The current village of Sepino started when the inhabitants of Saepinum decided that their town on the plain was too vulnerable and moved up the mountain to build a new town - that of Sepino. Sepino is a lovely medieval town which is classed as one of the "most beautiful towns of Italy", the "Borghi piu belli d'Italia". The remains of the Roman town of Saepinum and also of the older Samnite town of Saepins attract many visitors.
After the decline of the Roman town of Saepinum following an earthquake, general economic problems and then the Greek-Gothic wars the town passed to control of the Lombard dukes and then to a Bulgarian colony. In the 9th century under threat from Saracen incursions the population moved up the mountain to its current site.
The town of Sepino has at its heart the Church of Santa Cristina with its lovely belltower topped by an intricate metal spire in the shape of an onion. The church dominates views of the village from the plains below. Inside the church the chapels contain various important treasures including reliquaries, a walnut door carved in the early 17th century, a carved choir and 12th century scrolls.
Surrounding the church are streets of stone houses interspersed with plaster-finished houses often painted shades of yellow or ocre. These are generally built in a simple, fairly unornamented style however here and there are some fine palaces such as the Palazzo Giacchi and the Palazzo Attilio - a Renaissance building with elegant stone doorways and windows. The church of San Lorenzo with its Romanesque belltower is also one of Sepino's key buildings.

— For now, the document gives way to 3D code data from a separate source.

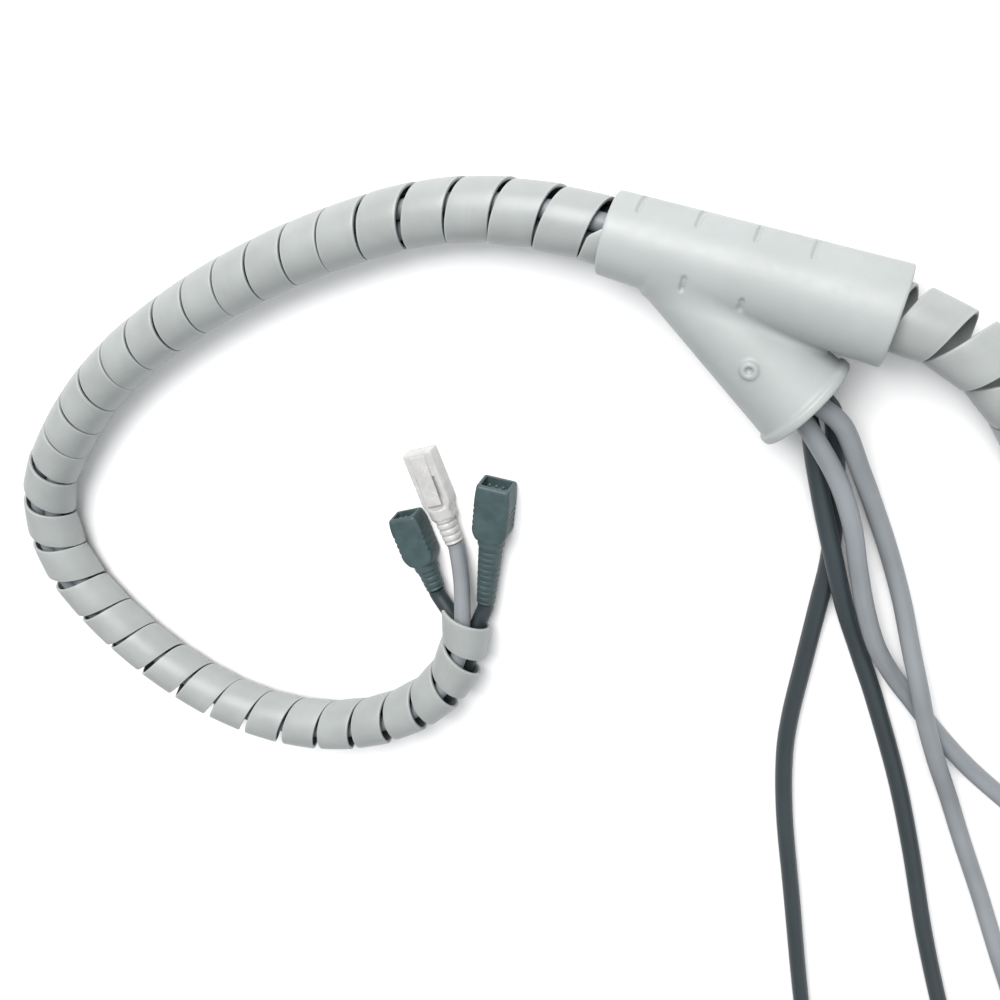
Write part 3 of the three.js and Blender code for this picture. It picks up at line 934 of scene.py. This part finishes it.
def make_plug(node, kind, tail, heading, settings):
    """A plug netted lying along +X from its tail, then turned to its heading and put in place."""
    size = plug_size(kind)
    make_field = modular_field if kind == "modular" else socket_field
    high = np.array([size["neck"] + size["body"], size["width"] / 2, size["height"] / 2])
    low = high * [0, -1, -1]
    piece = surface_net(f"{node}_body", make_field(size), low, high, settings.plug_cell)
    piece.data.transform(Matrix.Translation(Vector(tail)) @ Matrix.Rotation(heading, 4, "Z"))
    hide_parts(node)
    return piece


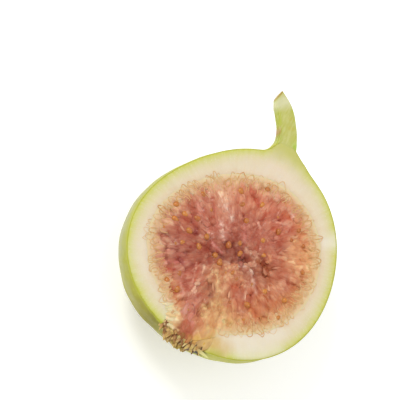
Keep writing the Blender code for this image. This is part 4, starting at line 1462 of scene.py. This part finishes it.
    def loop_paths(self) -> tuple[np.ndarray, dict[str, np.ndarray]]:
        """Lay out the thin tan loops where the florets' stalks leave the rind.

        Returns:
            Points with axes of strand, step and x, y, z, and their attributes.
        """
        rng = np.random.default_rng(41)
        n, k = self.rim_loops, 15
        angle = np.arange(n) * FULL_TURN / n + rng.normal(0, 0.02, n)
        reach = self.form.pulp_reach(angle) * rng.uniform(0.88, 1.015, n)
        turn = np.linspace(-0.18, 1.18, k)[None, :] * math.pi
        half = rng.uniform(0.40, 1.1, (n, 1)) * MM
        deep = rng.uniform(0.8, 2.2, (n, 1)) * MM
        out = angle + rng.normal(0, 0.3, n)
        out = rays(out)
        side = np.stack([-out[:, 1], out[:, 0]], axis=-1)
        centre = rays(angle) * (reach[:, None] - 1.3 * MM)
        flat = (centre[:, None] + side[:, None] * (half * np.cos(turn))[..., None]
                + out[:, None] * (deep * np.sin(turn))[..., None])
        points = np.pad(flat, ((0, 0), (0, 0), (0, 1)))
        points[..., :2] += 0.16 * MM * Ripples(44, 1.6 * MM).at(points)[..., None]
        x, y = points[..., 0], points[..., 1]
        bed = self.surface.read(self.surface.height, x, y) - (self.form.share(x, y) > 0.97) * MM
        points[..., 2] = np.maximum(bed, self.form.cut_height(x, y)) + rng.normal(0, 0.02, (n, 1)) * MM
        thickness = rng.uniform(0.06, 0.11, (n, 1)) * MM * Profile.THREAD.thickness(np.linspace(0.1, 0.9, k))[None, :]
        tan, cream = linear_array([(206, 152, 92), (224, 188, 136)])
        blend = rng.uniform(0, 1, (n, 1, 1)) * np.ones((1, k, 1))
        apart = np.abs(np.angle(np.exp(1j * (angle - self.form.eye_direction))))
        keep = apart > 1.3 * self.form.eye_spread
        return points[keep], {"thickness": thickness[keep], "tone": (tan * blend + cream * (1 - blend))[keep],
                              "calm": np.ones_like(thickness)[keep]}

    def drupelet_points(self) -> tuple[np.ndarray, dict[str, np.ndarray]]:
        """Lay out the plump drupelets: first round the marked seeds, then on a spiral between them.

        Returns:
            Points as rows, and their attributes.
        """
        rng = np.random.default_rng(52)
        spiral = self.form.spiral(self.drupelets, 1.1, 0.93)
        flat = np.concatenate([np.array(self.seed_spots) * MM, spiral + rng.normal(0, 0.5 * MM, spiral.shape)])
        n = len(flat)
        seeded = np.arange(n) < len(self.seed_spots)
        heading = np.arctan2(flat[:, 1], flat[:, 0]) + math.pi + rng.normal(0, 0.45, n)
        long = np.where(seeded, rng.uniform(1.1, 1.4, n), rng.uniform(0.7, 1.35, n)) * MM
        wide = long * rng.uniform(0.58, 0.8, n)
        high = rng.uniform(0.40, 0.6, n) * MM
        crown = np.where(seeded, -0.1, rng.normal(0.02, 0.10, n)) * MM
        marked = self.marked(flat[:, 0], flat[:, 1])
        crown = crown + 0.6 * np.minimum(self.surface.read(self.surface.rise, flat[:, 0], flat[:, 1]), 0)
        high = high * (1 - 0.4 * marked * ~seeded)
        paleness = rng.uniform(0.0, 0.55, n) * (1 - 0.8 * marked)
        paleness = paleness * (1 - 0.8 * self.form.towards_eye(heading - math.pi))
        tone = paled(self.tint(flat[:, 0], flat[:, 1]), paleness)
        tilt = np.stack([rng.normal(0, 0.12, n), rng.normal(0.04, 0.12, n), heading], axis=-1)
        points = np.concatenate([flat, (self.form.cut + crown - high)[:, None]], axis=1)
        return points, {"turn": tilt, "size": np.stack([long, wide, high], axis=-1), "tone": tone,
                        "calm": self.form.calm(flat[:, 0], flat[:, 1])}

    def seed_points(self) -> tuple[np.ndarray, dict[str, np.ndarray]]:
        """Lay out the amber seeds, the marked ones on top and small ones between the florets.

        Returns:
            Points as rows, and their attributes.
        """
        rng = np.random.default_rng(61)
        flat = np.concatenate([np.array(self.seed_spots) * MM, self.form.spiral(self.small_seeds, 2.3, 0.8)])
        n = len(flat)
        marked = np.arange(n) < len(self.seed_spots)
        long = np.where(marked, rng.uniform(0.70, 0.95, n), rng.uniform(0.45, 0.62, n)) * MM
        wide = long * rng.uniform(0.74, 0.9, n)
        z = self.form.cut + np.where(marked, -0.20, -0.26) * MM + rng.normal(0, 0.06, n) * MM
        spin = np.stack([rng.normal(0, 0.2, n), rng.normal(0, 0.2, n), rng.uniform(0, FULL_TURN, n)], axis=-1)
        points = np.concatenate([flat, z[:, None]], axis=1)
        return points, {"turn": spin, "size": np.stack([long, wide, wide * 0.85], axis=-1)}

    def build_flaps(self, material: bpy.types.Material) -> bpy.types.Object:
        """Make the small thin petals between the florets, on a spiral."""
        rng = np.random.default_rng(71)
        buffer = MeshBuffer()
        spots = []
        for i in range(self.flaps):
            turn = i * GOLDEN_ANGLE + 0.4
            reach = float(self.form.pulp_reach(np.array(turn))) * (0.25 + 0.5 * math.sqrt((i + 0.5) / self.flaps))
            spots.append((turn, reach, turn + math.pi + rng.normal(0, 0.5), rng.uniform(1.4, 2.6) * MM,
                          rng.uniform(0.5, 0.9) * MM))
        for turn, reach, aim, length, width in spots:
            points, faces, along = blade(length, width, 0.3 * MM, -0.1 * MM, rng.uniform(-0.1, 0.1) * MM)
            root = (reach * math.cos(turn), reach * math.sin(turn), self.form.cut - 0.02 * MM)
            heading = (math.cos(aim), math.sin(aim), rng.uniform(-0.02, 0.04))
            points = place(points, root, heading, rng.normal(0, 0.15))
            amount = self.flap_paleness * np.sin(math.pi * np.clip(along * 0.8 + 0.1, 0, 1))
            buffer.add(points, faces, tone=paled(self.tint(points[:, 0], points[:, 1]), amount),
                       calm=self.form.calm(points[:, 0], points[:, 1]))
        return buffer.build("floret_flaps", material)

    def build(self) -> list[bpy.types.Object]:
        """Make every piece of the pulp.

        Returns:
            The finished pieces.
        """
        sweep, scatter = strand_tree(), scatter_tree()
        floret = PulpFinish(self.effects, "floret_flesh").build()
        strand = PulpFinish(self.effects, "strand_flesh", pattern=0.4, flank_shade=0.0, glow=0.0).build()
        bed = PulpFinish(self.effects, "bed_flesh", roughness=0.36, flank_shade=0.3).build()
        surface = self.surface
        points, masks = EyeScales.lobe_paths(self.form)
        left = points[:, :, 0].mean(axis=1) < -0.5 * MM
        for part, bare in ((left, 0.14 * MM), (~left, -0.02 * MM)):
            surface.press(points[part].reshape(-1, 3), masks["thickness"][part].ravel(),
                          masks["tone"][part].reshape(-1, 3), bare)
        pieces = []
        for family in self.families:
            points, masks = self.path(family)
            surface.press(points.reshape(-1, 3), masks["thickness"].ravel(), masks["tone"].reshape(-1, 3), family.bare)
            finish = strand if family.name == "pale_strands" else floret
            pieces.append(run_tree(start_object(family.name, points, masks), sweep, Sides=8, Material=finish))
        shape = unit_drop("drop_shape")
        points, masks = self.drupelet_points()
        wide, high = masks["size"][:, 1], masks["size"][:, 2]
        surface.press(points - np.stack([0 * wide, 0 * wide, wide - high], axis=-1), wide, masks["tone"], 0.0)
        loops, loop_masks = self.loop_paths()
        pieces.append(run_tree(start_object("rim_loops", loops, loop_masks), sweep, Sides=6, Material=strand))
        pieces.append(run_tree(start_object("drupelets", points, masks), scatter, Shape=shape, Seed=5,
                               Material=floret))
        pieces.append(run_tree(start_object("seeds", *self.seed_points()), scatter, Shape=shape, Seed=9,
                               Material=SeedFinish(self.effects).build()))
        bpy.data.objects.remove(shape)
        pieces.append(self.build_flaps(strand))
        pieces.append(PulpBed(self.form).build(surface, bed))
        return pieces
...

Wandering through the narrow streets you will spot a number of fountains. The fountain in the main square is surrounded by 4 taps placed at the points of the compass, whilst the fountain of the Mascherone is decorated with a carved face dating back to the 2nd century AD.
Surrounding the medieval centre are 9th century defensive walls, most of which are incorporated into the houses on the edge of old centre. There are two gates through the walls and three cylindrical towers that can still be seen. From the town you get lovely views over the surrounding countryside.
Nearby are the remains of Saepinum and Saepins.
The ancient Roman town of Saepinum
The key attraction when visiting Sepino are the nearby remains of the anicient Roman town of Saepinum. This was built using a typical Roman plan but incorporates the Samite roads that already existed. The ancient city covered about 12 hectares and was surrounded by defensive walls with four main gates.
The city developed from 2 AD to the Augustan era. The layout of the town is clearly visible and its most important structures were its temple, forum, basilica, baths and its 'macellum' or indoor market. The most intact building is the theatre which is horse-shoe shaped and surrounded by 18th century buildings built of stone taken from the theatre itself!
As well as visiting the ruins themselves the site is often used as a location for dance and theatre events in the summer.
The ancient town of Saepins
Up the mountain above Sepino are the remains of the ancient town of Saepins. This town precedes the Roman town and was a strong and powerful city in the 3rd century BC but it was eventually conquered by the Romans who chose to build Seapinum in its place as this was better positioned for the trade routes in the area. Some ruins remain to be seen including parts of the defensive walls and the three gates into the old city.
Where is Sepino?
Sepino is situated 20km south of the capital of Molise - Campobasso. It is close to the Molise-Campania border.